We may then want to go on to find out more about him and understand him. We may want to consider the impact of his teaching and example on our own lives and our behaviour. All of that is appropriate. But the only way to encounter Jesus as he truly is, the only legitimate response we can make to this man who was at the heart of our faith, is to be overwhelmed and to get down on our knees.

It so often seems that this overwhelming nature of what God has done at Christmas is made limply banal by the rather tame carols we sing at this time of year where the baby is made to feel more domestic than glorious. But it’s there in the early 19th century French carol “Minuit Chrètiens” that we know as “O Holy Night”. In that carol we sing “Fall on your knees and hear the angels voices.” In fact, in the original French it’s much stronger “fall on your knees, await your deliverance” and then a later verse can be translated as:

“As in ancient times a brilliant star
Conducted the Magi there from the orient.
The King of kings was born in a humble manger;
O mighty ones of today, proud of your grandeur,
It is to your pride that God preaches.
Bow your heads before the Redeemer!”

There aren’t many of us who are not proud of our grandeur in some way or other, so my friends at my ordination are far from alone in being a little shocked by the idea of falling on our knees. So much of our culture is geared towards inflating who we think we are when a lot of the time that doesn’t ring true inside ourselves. We live in an age of supposed empowerment where we are constantly told that “we’re worth it” and the vulnerabilities that contradict that feeling just have to be suppressed rather than acknowledged. In that kind of culture, the very idea of worship, of getting down on your knees, flies in the face of what we say about ourselves. Heaven forbid that we should willingly humble ourselves before anything we consider greater than the striving human self.

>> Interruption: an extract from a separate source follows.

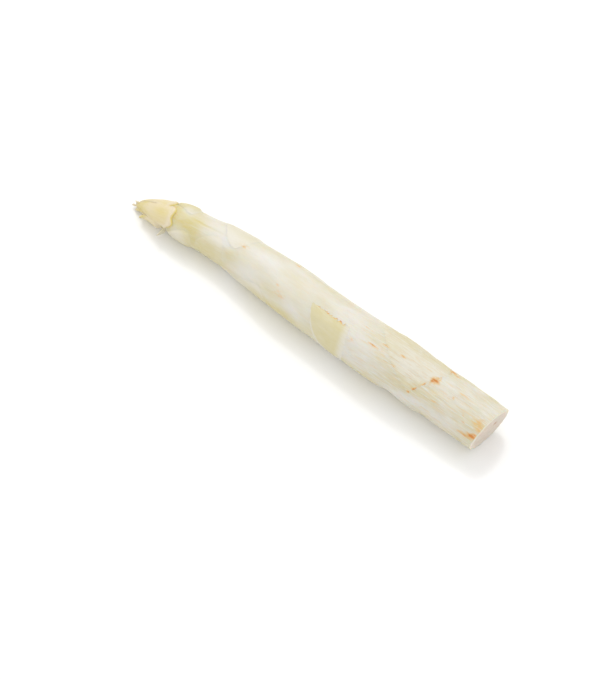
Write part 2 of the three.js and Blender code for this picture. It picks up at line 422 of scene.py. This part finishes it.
# half the outline of a plain rod, spun round the middle line and then given its real shape
corners = [
    bm.verts.new(p)
    for p in ((0, 0, STEM_TOP), (1, 0, STEM_TOP), (1, 0, CUT_AT), (0, 0, CUT_AT))
]
outline = [bm.edges.new(pair) for pair in zip(corners, corners[1:])]
for line, cuts in zip(outline, (TOP_RINGS, STEM_RINGS, FACE_RINGS)):
    bmesh.ops.subdivide_edges(bm, edges=[line], cuts=cuts)
bmesh.ops.spin(
    bm, geom=bm.verts[:] + bm.edges[:], cent=(0, 0, 0), axis=(0, 0, 1), angle=math.tau,
    steps=STEM_SIDES, use_merge=True,
)
bmesh.ops.remove_doubles(bm, verts=bm.verts, dist=1e-5)
for f in bm.faces:
    f.material_index = int(all(v.co.z > CUT_AT - NEARLY for v in f.verts))
grains, tones = [], []
for v in bm.verts:
    share = math.hypot(v.co.x, v.co.y)  # 1 on the skin, 0 on the middle line
    angle = math.atan2(v.co.y, v.co.x)
    t = v.co.z
    on_face = t > CUT_AT - NEARLY
    slant = (CUT_LEAN * math.cos(angle) - CUT_SKEW * math.sin(angle)) * girth(t) * share
    t += slant * (1.0 if on_face else ease(t, SLANT_FROM, CUT_AT))
    skin = stem_radius(t)
    radius = share * (skin + ease(share, 0.5, 1) * flesh_relief(t, angle, skin))
    if on_face:
        rough = noise.noise(grain(0, radius, angle) * 0.9)
        t += 0.12 * rough - 0.35 * share**14 - 0.25 * (1 - share * share)
        pip = patches([(0, PIP_ANGLE, 1, 0.9, 1)], 0, angle, PIP_RADIUS)
        pip *= math.exp(-1.5 * (radius - PIP_RADIUS) ** 2)
        tones.append((min(1.3 * pip, 1), 0, ease(share, 0.8, 0.98), 0))
    else:
        tones.append(tone_of(t, angle, skin))
    grains.append(grain(t, radius, angle))
    v.co = on_spear(t, radius, angle)
bmesh.ops.recalc_face_normals(bm, faces=bm.faces)
stem = piece("stem_flesh", bm, (stem_skin, cut.material), "stem")
paint(stem.data, grains, tones)


# ---------------------------------------------------------------- scale leaves along the stem
# One thin, tough leaf grows at each node and lies flat against the stem, its point towards the
# tip. The older ones near the butt are half torn away, with dry brown edges.
LEAF_THICK = 0.42
LAYER = 0.78  # how much deeper each layer of tip scales lies than the one over it
LEAF_GAP = 0.35
LEAF_ROOT = 0.3  # leaves reach this far into the stem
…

But it’s not just people in the church who question that idea. David Foster Wallace was an extraordinary writer who tragically took his own life back in September. He thought that religious instincts and practices abound in our secular society and, as we prepare ourselves for the atheist bus poster campaign we shall see this coming year, these words from an at times irreverent speech he gave to Kenyon College in Ohio are rather pertinent:

“In the day-to-day trenches of adult life, there is no such thing as atheism. There is no such thing as not worshipping. Everybody worships. The only choice we get is what to worship. And an outstanding reason for choosing some sort of god or spiritual-type thing to worship… is that pretty much anything else you worship will eat you alive. If you worship money and things – if they are where you tap real meaning in life – then you will never have enough. Never feel you have enough. It’s the truth. Worship your own body and beauty and sexual allure and you will always feel ugly, and when time and age start showing, you will die a million deaths before they finally plant you… Worship power – you will feel weak and afraid, and you will need ever more power over others to keep the fear at bay. Worship your intellect, being seen as smart – you will end up feeling stupid, a fraud, always on the verge of being found out.”

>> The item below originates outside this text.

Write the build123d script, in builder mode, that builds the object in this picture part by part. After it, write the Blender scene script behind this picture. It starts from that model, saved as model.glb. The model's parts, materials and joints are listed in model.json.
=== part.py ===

Wallace’s words remind me of something a professor of religion in Cambridge used to say: that human beings are made to worship and religions are merely schools of worship, training us to worship in such a way as will cause us to flourish as individuals and as a society.

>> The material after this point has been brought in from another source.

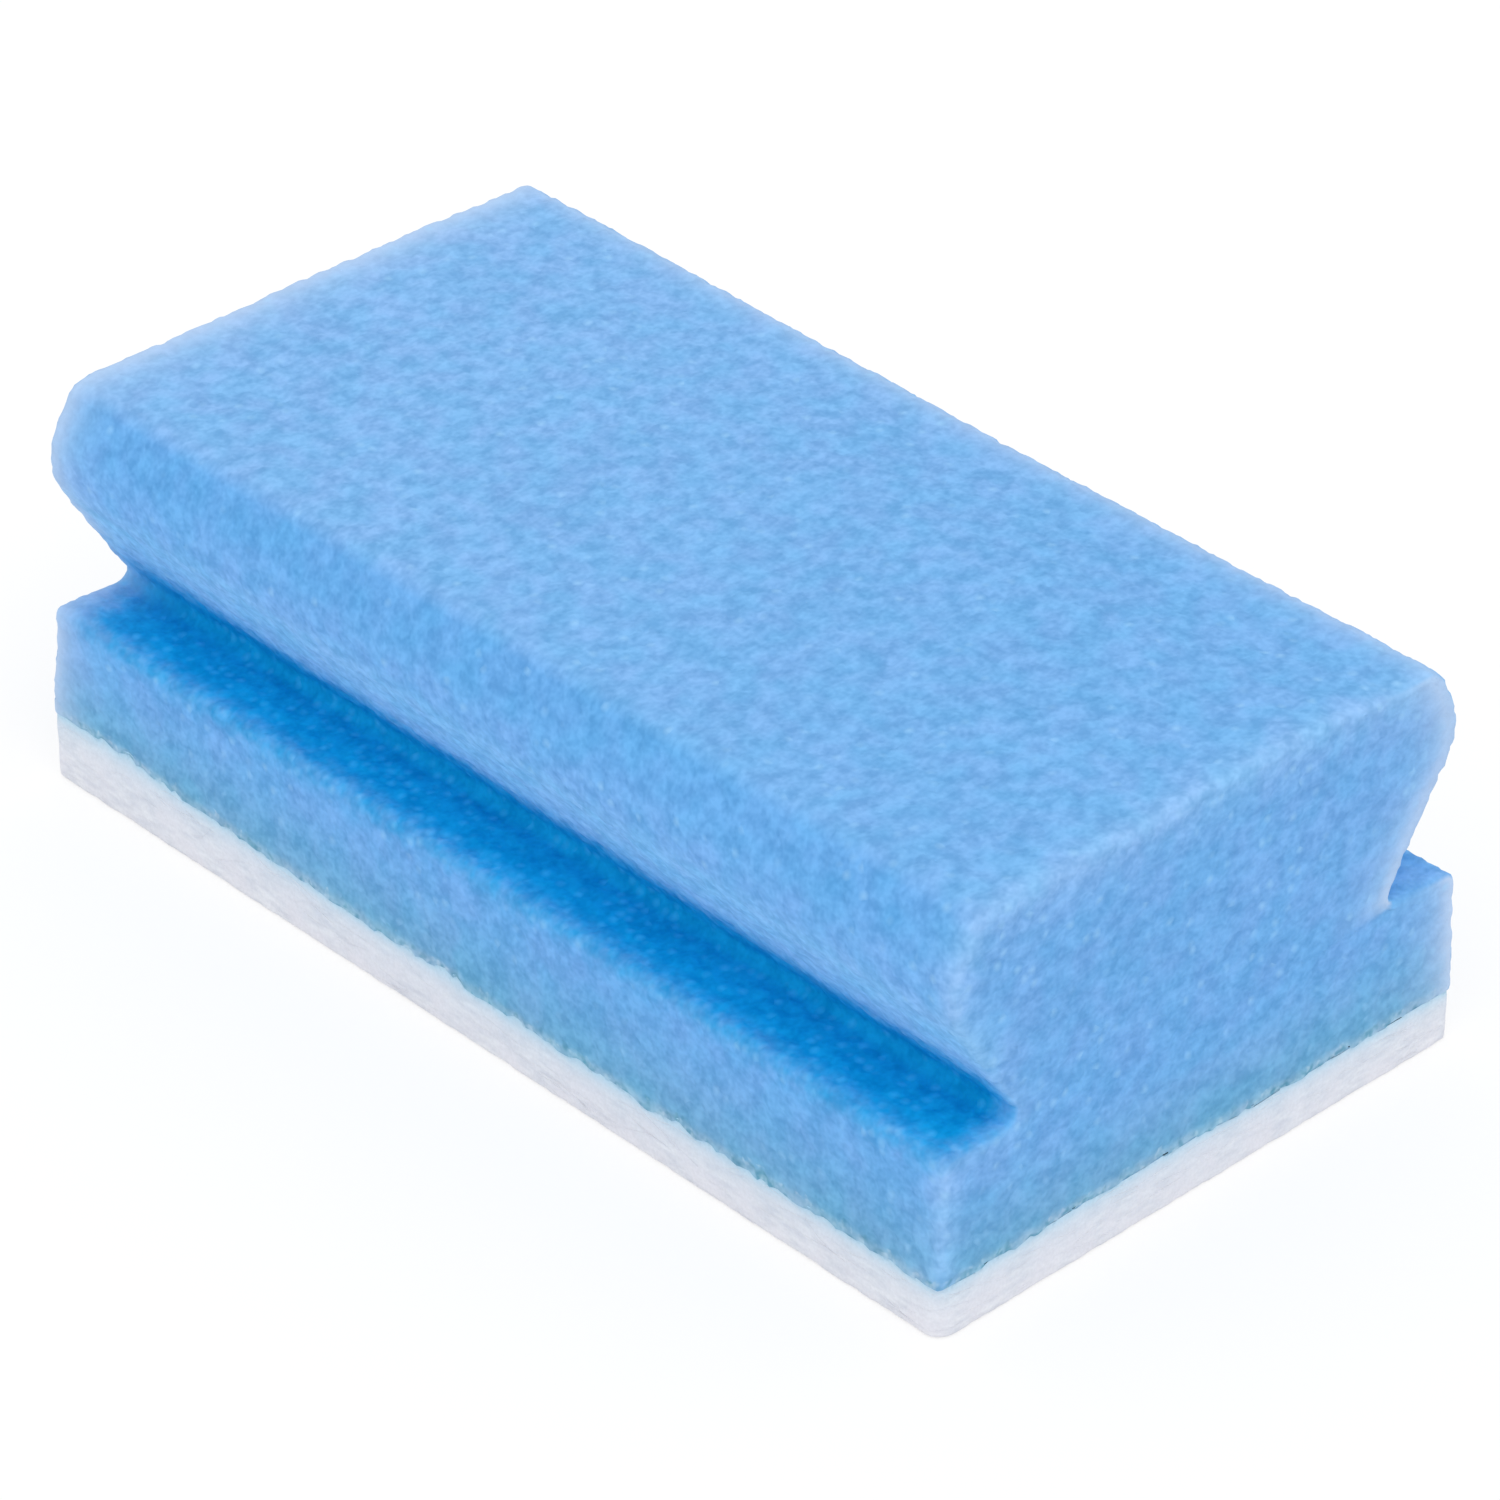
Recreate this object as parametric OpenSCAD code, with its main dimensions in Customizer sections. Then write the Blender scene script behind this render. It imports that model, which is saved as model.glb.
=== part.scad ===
// Cleaning sponge with a contour-cut grip.
// A block of soft foam has a finger groove along each long side, so that the head above
// the grooves can be pinched. A pad of fleece for gentle scouring is bonded underneath.
// Millimetres. +X runs along the length and +Z up. The origin is the middle of the
// underside of the fleece, on the surface that the sponge rests on.

/* [Overall] */
// Length of the sponge, the same for foam and fleece
sponge_length = 130; // [90:1:200]
// Width of the sponge at its base, the same for foam and fleece
base_width = 70; // [56:1:110]
// Height of the foam, from the bonded seam to the top of the head
foam_height = 40; // [34:1:60]

/* [Grip] */
// Depth of the foam base, from the bonded seam to the shelf where the fingers rest
base_depth = 14.2; // [8:0.1:18]
// Depth of each finger groove, from the side of the base in to its root
groove_depth = 10.4; // [7:0.1:13]
// Distance from the top of the head down to its lips, where the head is widest
lip_drop = 8; // [7.5:0.1:11]
// Radius of the lips
lip_radius = 8; // [4:0.5:8.5]
// How far each lip stands back from the side of the base
lip_inset = 0.7; // [0:0.1:3]
// How far the edge of the flat top stands back from the side of the base
crown_inset = 4.1; // [3:0.1:6]

/* [Rounding] */
// Radius of the long edges of the head's top
crown_radius = 3; // [0.5:0.5:4]
// Radius of the outer edge of the shelf
shelf_radius = 1.4; // [0.4:0.1:3]
// Radius at the root of each groove
root_radius = 1.2; // [0.4:0.1:2.5]
// Radius of the foam's cut edges at the two ends
end_radius = 1; // [0.5:0.1:3]

/* [Fleece pad] */
// Thickness of the fleece along most of the sponge
pad_thickness = 6; // [3:0.5:12]
// Extra thickness that the fleece gains towards its thick end
pad_swell = 2.2; // [0.5:0.1:4]
// Length over which the fleece thickens
swell_length = 60; // [20:1:64]
// Radius of the fleece's upright corners
pad_corner_radius = 1.5; // [0.5:0.5:6]
// Radius of the fleece's lower edges
pad_edge_radius = 0.7; // [0.5:0.1:2.5]

/* [Hidden] */
$fn = 96;

// A round goes this far past the flats that it blends into, so that they always meet
blend = 0.002;
// A view is drawn this much larger where another view sets the size
slack = 2 * blend;
// How far an outline is carried past the solid that it shapes
spare = 5;

sponge_height = pad_thickness + foam_height;
half_base = base_width / 2;

// The right half of the grip's section: y across, z up from the surface underneath
root_corner = [half_base - groove_depth, pad_thickness + base_depth];
lip_centre = [half_base - lip_inset - lip_radius, sponge_height - lip_drop];
crown_corner = [half_base - crown_inset, sponge_height];
// The underside of the head leaves the groove's root, and the brow leaves the top.
// Both touch the round of the lip, and their lines cross just outside it.
underside = heading(tangent_angle(root_corner, lip_centre, lip_radius, -1));
brow = heading(tangent_angle(crown_corner, lip_centre, lip_radius, 1));
lip_corner = crossing(root_corner, underside, crown_corner, brow);

// Unit vector at an angle from the first axis
function heading(angle) = [cos(angle), sin(angle)];

// Unit vector from point a towards point b
function towards(a, b) = (b - a) / norm(b - a);

// Angle of the line from point p that touches a circle, on its right (-1) or left (1) side
function tangent_angle(p, centre, radius, side) =
    atan2(centre.y - p.y, centre.x - p.x) + side * asin(radius / norm(centre - p));

// Where the line from p along u crosses the line from q along v
function crossing(p, u, q, v) = p + u * cross(q - p, v) / cross(u, v);

// Half of the angle between the edges that meet at corner b of the path a, b, c
function half_angle(a, b, c) = acos(towards(b, a) * towards(b, c)) / 2;

// Distance from corner b to each end of its fillet
function setback(a, b, c, radius) = radius / tan(half_angle(a, b, c));

// Centre of the fillet at corner b, on the line that halves the corner
function fillet_centre(a, b, c, radius) =
    b + towards([0, 0], towards(b, a) + towards(b, c)) * radius / sin(half_angle(a, b, c));

// A corner of an outline is [across, up, radius], and this is its place
function place(corner) = [corner.x, corner.y];

// The same corner on the other side of the middle
function mirrored(corner) = [-corner.x, corner.y, corner[2]];

// Corner number i of an outline with the corners beside it: before, at, after, radius
function bend(corners, i) =
    let (n = len(corners))
    [place(corners[(i + n - 1) % n]), place(corners[i]), place(corners[(i + 1) % n]), corners[i][2]];

// Above 0 where an outline that is drawn anticlockwise stands out, below 0 at a hollow
function stands_out(b) = cross(b[1] - b[0], b[2] - b[1]);

// The two ends of the straight cut across a corner, or the corner where it stays sharp
function cut_ends(b) =
    b[3] == 0 ? [b[1]] : [
        b[1] + towards(b[1], b[0]) * setback(b[0], b[1], b[2], b[3]),
        b[1] + towards(b[1], b[2]) * setback(b[0], b[1], b[2], b[3])
    ];

// The round of one corner: the part of its circle in a wedge a little wider than the arc
module corner_round(b) {
    centre = fillet_centre(b[0], b[1], b[2], b[3]);
    reach = setback(b[0], b[1], b[2], b[3]) + b[3] / 5;
    wedge = [b[1] + towards(b[1], b[0]) * reach, b[1], b[1] + towards(b[1], b[2]) * reach];
    intersection() {
        translate(centre) circle(r = b[3] + blend);
        polygon([centre, for (p = wedge) 2 * p - centre]);
    }
}

// A closed outline whose corners, listed anticlockwise, each have a radius of their own
module rounded_outline(corners) {
    bends = [for (i = [0 : len(corners) - 1]) bend(corners, i)];
    difference() {
        union() {
            polygon([for (b = bends) each cut_ends(b)]);
            for (b = bends) if (b[3] > 0 && stands_out(b) > 0) corner_round(b);
        }
        for (b = bends) if (b[3] > 0 && stands_out(b) < 0) corner_round(b);
    }
}

// An oblong from the surface up, with one radius for its lower and one for its upper corners
module oblong(width, height, lower_radius, upper_radius) {
    right = [[width / 2, 0, lower_radius], [width / 2, height, upper_radius]];
    rounded_outline([each right, mirrored(right[1]), mirrored(right[0])]);
}

// The plan of a block with rounded upright corners. The other views set its four sides.
module plan(corner_radius) {
    translate([0, -half_base - slack])
        oblong(sponge_length + 2 * slack, base_width + 2 * slack, corner_radius, corner_radius);
}

// Carries an outline drawn across (y) and up (z) along the length
module along_length() {
    rotate([90, 0, 90]) linear_extrude(sponge_length + 2 * spare, center = true) children();
}

// Carries an outline drawn along (x) and up (z) across the width
module across_width() {
    rotate([90, 0, 0]) linear_extrude(base_width + 2 * spare, center = true) children();
}

// Carries a plan from the surface up past the top
module upright() {
    translate([0, 0, -spare]) linear_extrude(sponge_height + 2 * spare) children();
}

// Section of the grip: base, finger grooves and head. It reaches down past the seam.
module grip_section() {
    right = [
        [half_base, 0, 0],
        [half_base, root_corner.y, shelf_radius],
        [root_corner.x, root_corner.y, root_radius],
        [lip_corner.x, lip_corner.y, lip_radius],
        [crown_corner.x, crown_corner.y, crown_radius]
    ];
    rounded_outline([each right, for (i = [len(right) - 1 : -1 : 0]) mirrored(right[i])]);
}

// Side view of the fleece under its seam, which rises in a long arc at the thick end
module under_seam() {
    swell_radius = (swell_length ^ 2 + pad_swell ^ 2) / (2 * pad_swell);
    thick_end = -sponge_length / 2;
    translate([thick_end - spare, 0]) square([sponge_length + 2 * spare, pad_thickness]);
    difference() {
        translate([thick_end - spare, 0])
            square([swell_length + spare, pad_thickness + 2 * pad_swell]);
        translate([thick_end + swell_length, pad_thickness + swell_radius - blend])
            circle(r = swell_radius, $fn = 1440);
    }
}

module foam_grip() {
    color([0.47, 0.7, 0.93])
    intersection() {
        along_length() grip_section();
        across_width() difference() {
            oblong(sponge_length, sponge_height + slack, 0, end_radius);
            under_seam();
        }
        upright() plan(end_radius);
    }
}

module fleece_pad() {
    color([0.87, 0.89, 0.93])
    intersection() {
        across_width() intersection() {
            oblong(sponge_length, sponge_height, pad_edge_radius, 0);
            under_seam();
        }
        along_length() translate([0, -slack])
            oblong(base_width, sponge_height, pad_edge_radius, 0);
        upright() plan(pad_corner_radius);
    }
}

foam_grip();
fleece_pad();
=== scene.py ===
# Cleaning sponge: a contour-cut grip of soft foam on a pad of scouring fleece.
# Everything is in metres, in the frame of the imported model.
import bmesh
import bpy
import numpy as np
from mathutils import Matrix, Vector


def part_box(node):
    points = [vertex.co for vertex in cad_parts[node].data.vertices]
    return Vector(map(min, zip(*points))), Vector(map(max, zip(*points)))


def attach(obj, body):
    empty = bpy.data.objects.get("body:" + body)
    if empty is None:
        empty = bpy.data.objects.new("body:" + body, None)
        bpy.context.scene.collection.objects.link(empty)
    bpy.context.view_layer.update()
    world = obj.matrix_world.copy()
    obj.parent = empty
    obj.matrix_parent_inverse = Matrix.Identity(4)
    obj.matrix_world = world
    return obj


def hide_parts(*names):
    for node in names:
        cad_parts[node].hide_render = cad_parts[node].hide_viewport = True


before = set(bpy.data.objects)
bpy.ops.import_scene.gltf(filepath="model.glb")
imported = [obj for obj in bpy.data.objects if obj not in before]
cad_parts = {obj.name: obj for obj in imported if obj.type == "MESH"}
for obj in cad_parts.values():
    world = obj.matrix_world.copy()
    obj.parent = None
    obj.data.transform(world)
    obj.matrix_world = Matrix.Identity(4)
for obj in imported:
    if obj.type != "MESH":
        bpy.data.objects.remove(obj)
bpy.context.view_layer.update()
foamLow, foamHigh = (np.array(corner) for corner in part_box("foam_grip"))
fleeceLow, fleeceHigh = (np.array(corner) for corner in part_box("fleece_pad"))
mm = 0.001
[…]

2009 is set to be a very difficult year for a lot of people in many ways. And as several bishops have been quick to point out, a lot of that is to do with the fact that we have bowed down and paid homage to a lot of things that are not good for us. We are in the crisis of a society that has idolised money and consumption above love, community, wellbeing and the sustainability of our planet.

So Epiphany is the time when we think about what is truly to be worshipped, a time when we reflect on our own encounter with what St Paul calls “the boundless riches of Christ” within the epiphanies of our own lives. It’s the time when we ask, to whom are we bowing down?

One commentator said on Monday’s Today programme that the principle lesson of David Foster Wallace’s work is this: Mostly we’re asleep but we can wake up and waking up is not only possible it’s our birthright and our nature and, as Dave showed us, we can help one another do it.

I can’t think of a more perfect message for the church and for our society at Epiphany 2009. Let’s wake up, fall on our knees and await our deliverance.